= BioSteel (fiber) =

Protein-based fiber

BioSteel was a trademark name for a high-strength fiber-based material made of the recombinant spider silk-like protein extracted from the milk of transgenic goats, made by defunct Montreal-based company Nexia Biotechnologies, and later by the Randy Lewis lab of the University of Wyoming and Utah State University. It is reportedly 7–10 times as strong as steel if compared for the same weight, and can stretch up to 20 times its unaltered size without losing its strength properties.
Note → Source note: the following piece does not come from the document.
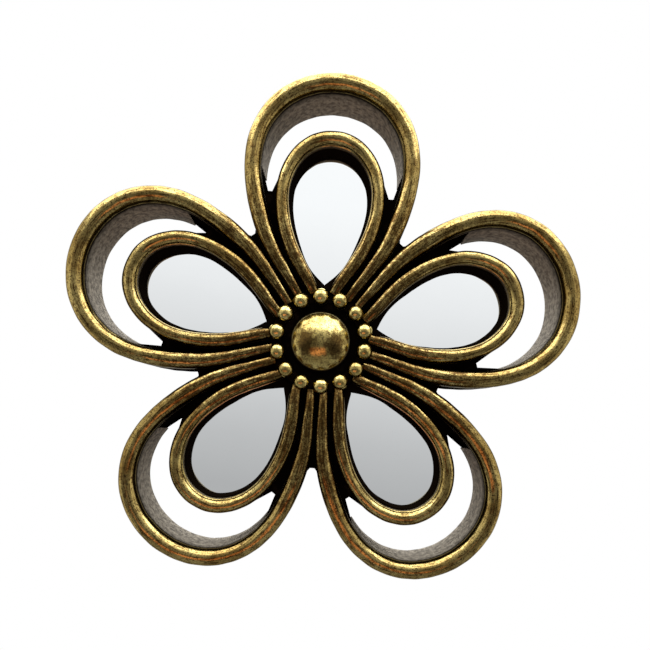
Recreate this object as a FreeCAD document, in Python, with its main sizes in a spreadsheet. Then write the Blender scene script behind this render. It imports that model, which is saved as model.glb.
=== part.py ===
import FreeCAD, Part
import Sketcher
import math
import os

# Flower wall mirror. It hangs upright: the front looks along -Y, the flat back lies
# on the wall at Y = 0 and one petal points straight up. The origin is the hub's centre
# on the back. A level is a height above the back, so it is a distance along -Y.

doc = FreeCAD.newDocument("flower_wall_mirror")
sheet = doc.addObject("Spreadsheet::Sheet", "sizes")

SIZES = (
    ("petal_count", 5, "petals round the hub"),
    ("crest_level", 24.3, "top of the outer bead above the back"),
    ("outer_reach", 125.4, "hub to the outer bead's centre line at the petal tip"),
    ("outer_half_span", 38.7, "petal axis to the outer bead's centre line at its widest"),
    ("outer_bead_half", 4.4, "half the outer bead's width at the tip"),
    ("outer_draft", 1.0, "how far the band's inner wall leans in towards the back"),
    ("crescent_gap", 19.1, "open gap between the two loops at the petal tip"),
    ("loop_side_gap", 15.3, "outer centre line to inner centre line at the widest"),
    ("inner_bead_half", 3.6, "half the inner bead's width at the tip"),
    ("web_drop", 6.8, "webs below the top of the outer bead"),
    ("notch_half", 1.1, "half the width of a notch's flat bottom in the webs"),
    ("window_deep", 5.5, "glass below the webs"),
    ("window_lip", 1.2, "inner bead to the window at the petal tip"),
    ("window_side_lip", 1.8, "inner bead to the window at the sides"),
    ("window_root_lip", 3.6, "boss to the window's point"),
    ("window_flare", 0.9, "how much the window widens towards the front"),
    ("glass_thick", 3.0, "mirror glass"),
    ("glass_cover", 1.5, "how far the frame laps over the glass"),
    ("board_thick", 2.5, "backing board behind the glass"),
    ("seat_gap", 0.15, "clearance round a piece in its seat"),
    ("boss_margin", 0.1, "boss beyond the small beads"),
    ("boss_rise", 2.0, "boss above the webs"),
    ("bead_count", 14, "small beads round the dome"),
    ("bead_radius", 3.6, "one small bead"),
    ("bead_ring_radius", 21.8, "circle through the small beads' centres"),
    ("bead_ring_turn", 3.9, "turn of the bead ring from the petals, in degrees"),
    ("strip_thick", 1.2, "flat strip that carries the small beads"),
    ("strip_half", 2.6, "half the width of that strip"),
    ("dome_radius", 14.2, "central dome"),
    ("dome_rise", 8.5, "dome's crown above the boss"),
    ("dome_edge", 1.6, "upright edge under the dome"),
    ("spigot_radius", 5.0, "round stub under the dome"),
    ("spigot_long", 6.5, "length of that stub"),
    ("hanger_long", 42.0, "keyhole plate"),
    ("hanger_wide", 15.0, "keyhole plate"),
    ("hanger_thick", 1.6, "keyhole plate"),
    ("hanger_inset", 1.0, "keyhole plate's back below the back of the mirror"),
    ("keyhole_radius", 4.5, "round entry of the keyhole"),
    ("slot_half", 2.0, "half the width of the keyhole's slot"),
    ("keyhole_lift", 10.0, "entry's centre to the slot's top centre"),
    ("keyhole_drop", 3.0, "entry's centre below the hub's centre"),
    ("head_room", 5.4, "hollow behind the keyhole plate for the wall screw's head"),
    ("screw_inset", 4.5, "each hanger screw's centre to the keyhole plate's end"),
    ("screw_radius", 1.4, "hanger screw's shank"),
    ("screw_head_radius", 2.7, "hanger screw's countersunk head"),
    ("screw_long", 9.0, "hanger screw"),
    ("overrun", 2.0, "how far a cut runs past what it cuts"),
)
for row, (alias, number, note) in enumerate(SIZES, start=1):
    sheet.set("A%d" % row, note)
    sheet.set("B%d" % row, str(number))
    sheet.setAlias("B%d" % row, alias)
doc.recompute()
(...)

It also has very high resistance to extreme temperatures, not losing any of its properties within -20 to 330 Celsius.

The company had created lines of goats to produce recombinant versions of two spidroins from Nephila clavipes, the golden orb weaver, MaSp1 and MaSp2 When the female goats lactate, the milk, containing the recombinant DNA silk, was to be harvested and subjected to chromatographic techniques to purify the recombinant silk proteins.

The purified silk proteins could be dried, dissolved using solvents (DOPE formation) and transformed into microfibers using wet-spinning fiber production methods. The spun fibers were reported to have tenacities in the range of 2–3 grams/denier and elongation range of 25–45%. The "Biosteel biopolymer" had been transformed into nanofibers and nanomeshes using the electrospinning technique.

Nexia is the only company that has successfully produced fibers from spider silk expressed in goat's milk. The Lewis lab has produced fibers from recombinant spider silk protein and synthetic spider silk proteins and genetic chimeras produced in both recombinant E. coli and the milk of recombinant goats, however, no one has been able to produce the silk in commercial quantities thus far. The company was founded in 1993 by Dr. Jeffrey Turner and Paul Ballard and was sold in 2005 to Pharmathene.

In 2009, two transgenic goats were sold to the Canada Agriculture Museum after Nexia Biotechnologies went bankrupt.

Research has since continued with the help of Randy Lewis, a professor formerly at the University of Wyoming and now at Utah State University. He was also able to successfully breed "spider goats" in order to create artificial silk. As of 2012, there are about 30 of the goats at a university-run farm. The U.S. Navy has plans to turn this silk into a tool for stopping vessels by entangling their propellers.

Potential applications of artificial spider silk biopolymers include using it for the coating of implants and medical products as well as for artificial ligaments and tendons, due to its elastic tendencies and also since it is a natural product which will synthesize well with the body. Other potential uses for artificial silk biopolymers include personal care products and textiles.